Bien d’autres écon­o­mistes sont les enfants spir­ituels de Mau­rice Allais. Dans une liste sans doute bien trop courte, je cit­erai Philippe d’Irib­arne (55) qui s’est illus­tré par ses études sur les cul­tures nationales, de Lionel Stoléru (56) ancien min­istre et auteur de plusieurs ouvrages impor­tants sur le développe­ment, Michel Berry (63), ani­ma­teur de l’École de Paris du Man­age­ment, Thier­ry de Mont­br­i­al (63), expert recon­nu en rela­tions inter­na­tionales, Chris­t­ian Stof­faës (66), spé­cial­isé dans les ques­tions européennes et les ques­tions d’én­ergie, Jean- Pierre Dupuy (60), auteur de bril­lantes passerelles entre économie et philoso­phie, Pierre-Noël Giraud (67), auteur d’ou­vrages qui font autorité en matière d’iné­gal­ités et de finances, Vivien Levy-Gar­boua (67), spé­cial­iste de la mon­naie et de la banque.

Une voie ouverte

À par­tir du même mes­sage d’Al­lais, essen­tielle­ment théorique, de nom­breux écon­o­mistes ont exploré des voies divers­es et sou­vent très appliquées.
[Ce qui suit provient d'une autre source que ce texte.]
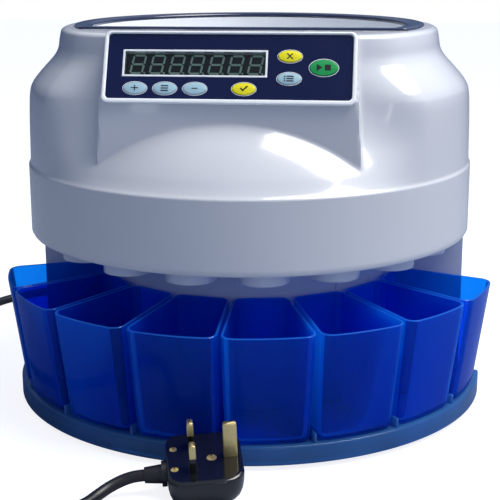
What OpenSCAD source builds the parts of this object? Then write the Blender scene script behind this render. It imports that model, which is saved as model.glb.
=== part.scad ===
// Coin sorting machine: a hopper feeds a spinning disc, graded outlets drop each
// coin size down a chute into one of eight bins round the front.
// Millimetres, +Z up, the front faces -Y, the origin is under the middle of the machine.

/* [Machine] */
// Overall radius over the coin bins
bins_r = 170; // [165:1:180]
// Radius of the round skirt of the casing
skirt_r = 152; // [150:0.5:154]
// Height of the skirt's lower edge above the table
skirt_z = 118; // [114:1:120]
// Height of the flat top of the casing
top_z = 255; // [255:0.5:258]
// Wall thickness of the casing
wall = 3; // [2.5:0.1:3.2]

/* [Coin bins] */
// Angle from one bin to the next
bin_step = 20.6; // [20:0.1:21]
// Height of the bin rims at the outer wall
bin_rim_z = 86; // [80:1:90]
// Wall thickness of a bin
bin_wall = 1.8; // [1.5:0.1:2.2]
// Height of the tray that the bins stand on
tray_z = 15.5; // [14:0.5:17]

/* [Control panel] */
// Width of the navy membrane
panel_w = 148; // [140:1:150]
// Height of the navy membrane along the slope
panel_h = 41; // [38:1:42]
// How far the keys stand out of the membrane
key_proud = 0.9; // [0.9:0.1:1.6]

/* [Drive] */
// Radius of the feed disc
disc_r = 100; // [96:1:101]
// Teeth of the driven gear
gear_teeth = 48; // [40:4:48]
// Teeth of the motor pinion
pinion_teeth = 12; // [12:4:16]
// Tooth size, as pitch diameter over teeth
gear_module = 1.6; // [1.6:0.1:1.7]

/* [Power lead] */
// Diameter of the power lead
cord_d = 7; // [6:0.5:7]

/* [Hidden] */
$fn = 72;
BIN_COUNT = 8;
bin_names = [for (i = [1 : BIN_COUNT]) str("bin_", i)];

// The hopper axis stands behind the origin, so that the origin is in mid-machine.
axis_y = (bins_r - skirt_r) / 2;
eps = 0.01;
FEET_Z = 3.5;
PAN_Z = 6;
DECK_T = 3;
deck_top = skirt_z + DECK_T;
PLATE_Z = 160;
PLATE_T = 4;
plate_top = PLATE_Z + PLATE_T;
PLATE_R = 141;
TRACK_H = 9;
bowl_z = plate_top + TRACK_H;
COLUMN_R = 99.5;
column_back_r = skirt_r - 2.5;
COLUMN_WALL = 2.5;
BACK_Y = 138;
CHUTE_R = 125.5;
CHUTE_OUT = 16;
CHUTE_BORE = 14.5;
CHUTE_Z = 109;
MOUTH_R = 109;
MOUTH_Y = -48;
RIM_W = 9;
RIM_LIP = 1.5;
bin_angles = [for (i = [0 : BIN_COUNT - 1]) (i - (BIN_COUNT - 1) / 2) * bin_step];
POST_ANGLES = [0, 41.2, -41.2, 110, -110, 180];
POST_RING = 100;

// The control panel leans back: its own X runs right, Y up the slope, Z outwards.
CONSOLE_Y = -118.8;
PANEL_Z = 218;
PANEL_TILT = 64;

module on_axis() {
    translate([0, axis_y, 0]) children();
}
module on_panel() {
    translate([0, axis_y + CONSOLE_Y, PANEL_Z]) rotate([PANEL_TILT, 0, 0]) children();
}
module at_angle(angle) {
    on_axis() rotate([0, 0, angle]) children();
}

// ---- casing surface -------------------------------------------------------
CREASE_Z = 165;
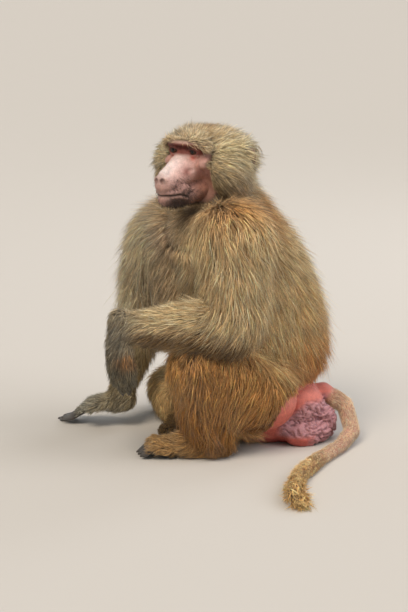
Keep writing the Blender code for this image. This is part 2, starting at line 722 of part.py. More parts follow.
# Depth of the coat at a point of a node.
def coat_at(node, point):
    if node == "head":
        return HEAD_COAT_DEPTH
    if node == "tail_tuft":
        return TUFT_DEPTH
    if node in LIMBS:
        start, end, _, coats = LIMBS[node]
        return blend(coats, along_bone(point, start, end))
    for low, high in zip(TRUNK, TRUNK[1:]):
        if point.z < high[0]:
            share = max(0.0, (point.z - low[0]) / (high[0] - low[0]))
            return low[5] + (high[5] - low[5]) * share
    return TRUNK[-1][5]


# The way that the hair lies at a point: back and outward on the head, along a limb and down elsewhere.
def lie(node, point):
    down = Vector((0, 0, -1))
    if node == "head":
        forward, left, up = head_axes()
        offset = point - HEAD
        side = max(-1.0, min(1.0, offset.dot(left) / HEAD_HALF_WIDTH))
        height = max(-1.0, min(1.0, offset.dot(up) / HEAD_HALF_HEIGHT)) * CROWN_LIFT
        return left * side * HEAD_SIDEWAYS - forward * (HEAD_BACK + height) - up * (HEAD_DOWN - height)
    follow = COATS[node][1]
    if node == "tail_tuft":
        return (TAIL[-1][0] - TAIL[-3][0]).normalized()
    if node in LIMBS:
        start, end = LIMBS[node][:2]
        return (end - start).normalized() * follow + down * (1 - follow)
    outward = Vector((point.x, point.y - TRUNK_MIDDLE, 0)).normalized()
    return down + outward * OUTWARD


def grows_hair(node, point):
    if node not in COATS:
        return False
    if node == "head":
        forward, left, up = head_axes()
        offset = point - HEAD
        ahead, height, across = offset.dot(forward), offset.dot(up), abs(offset.dot(left))
        if ahead > FACE_LINE and not (height > BROW_LINE and ahead < BROW_FRONT):
            return False
        if ahead > THROAT[0] and height < THROAT[1] and across < THROAT[2]:
            return False
        from_ear = math.hypot(ahead - EAR[0], height - EAR[2])
        return across < EAR_SIDE or from_ear > EAR_CLEARANCE
    return True


# One lock: a flat, tapered, three-sided blade that leaves the surface at its root, bends along it and stands
# off by the coat's depth at its tip. It ends before it leaves its node or meets the floor.
def lock(core, trees, node, root, normal, rng):
    length, _, width = LOCKS[COATS[node][0]]
    length *= rng.uniform(0.85, 1.15)
    width *= rng.uniform(0.85, 1.15)
    depth = coat_at(node, root) * (1 - CORE_SHARE)
    swing = Matrix.Rotation(math.radians(rng.uniform(-LOCK_SWING, LOCK_SWING)), 3, normal)
    place = root.copy()
    trail = [(root, normal.copy())]
    for step in range(1, LOCK_STEPS + 1):
        flow = swing @ lie(node, place)
        flow = flow - normal * flow.dot(normal)
        if flow.length < 0.05:
            return None
        place = place + flow.normalized() * length / LOCK_STEPS
        place, face_normal, _, _ = core.find_nearest(place)
        normal = (normal * 0.6 + face_normal * 0.4).normalized()
        tip = place + normal * depth * (step / LOCK_STEPS)
        if tip.z < LOWEST_TIP or node_at(tip, trees) != node or node_at(place, trees) != node:
            break
        trail.append((place, normal.copy()))
    reach = (len(trail) - 1) / LOCK_STEPS
    if reach < SHORTEST_LOCK:
        return None
    rise = depth * (0.35 + 0.65 * reach)
    width *= 0.5 + 0.5 * reach

    def at(share):
        spot = share * (len(trail) - 1)
        i = min(int(spot), len(trail) - 2)
        base = trail[i][0].lerp(trail[i + 1][0], spot - i)
        out = trail[i][1].lerp(trail[i + 1][1], spot - i).normalized()
        return base, out

    bm = bmesh.new()
    loops = []
    for share, broad in LOCK_RINGS:
        base, out = at(share)
        ahead = (at(min(1, share + 0.15))[0] - at(max(0, share - 0.15))[0]).normalized()
        across = ahead.cross(out).normalized() * width * broad / 2
        thick = out * LOCK_THICKNESS * broad / 2
        centre = base - out * LOCK_SINK if share == 0 else base + out * rise * share**LOCK_LIFT
        loops.append([bm.verts.new(centre + across - thick), bm.verts.new(centre - across - thick),
                      bm.verts.new(centre + thick)])
    base, out = at(1.0)
    end = bm.verts.new(base + out * rise)
    for low, high in zip(loops, loops[1:]):
        for i in range(3):
            j = (i + 1) % 3
            bm.faces.new((low[i], low[j], high[j], high[i]))
    for i in range(3):
        bm.faces.new((loops[-1][i], loops[-1][(i + 1) % 3], end))
    bm.faces.new(loops[0][::-1])
    bmesh.ops.triangulate(bm, faces=bm.faces)
    return to_object("lock", bm)


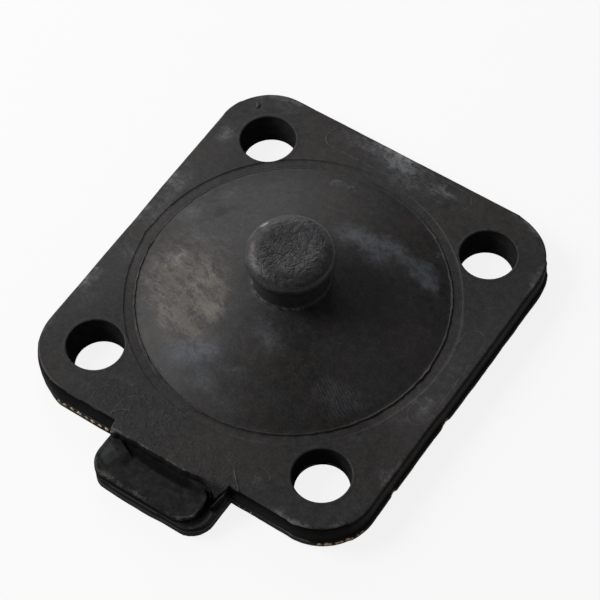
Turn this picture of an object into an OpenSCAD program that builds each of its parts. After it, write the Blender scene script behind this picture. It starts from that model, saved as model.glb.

Les uni­ver­si­taires, qui n’ont pas ignoré l’ap­port d’Al­lais, ont peu investi dans les mêmes domaines, soit qu’ils aient reculé devant l’ap­pareil math­é­ma­tique qu’il a générale­ment mobil­isé, soit qu’ils aient plus dif­fi­cile­ment accès aux ter­rains d’ap­pli­ca­tion en cause.

Cela ne dimin­ue en rien leurs apports et leurs mérites, mais cela illus­tre l’im­por­tance des ingénieurs, et plus par­ti­c­ulière­ment des poly­tech­ni­ciens, dans le monde de la recherche économique, où Mau­rice Allais, avec un incom­pa­ra­ble génie, a ouvert la voie.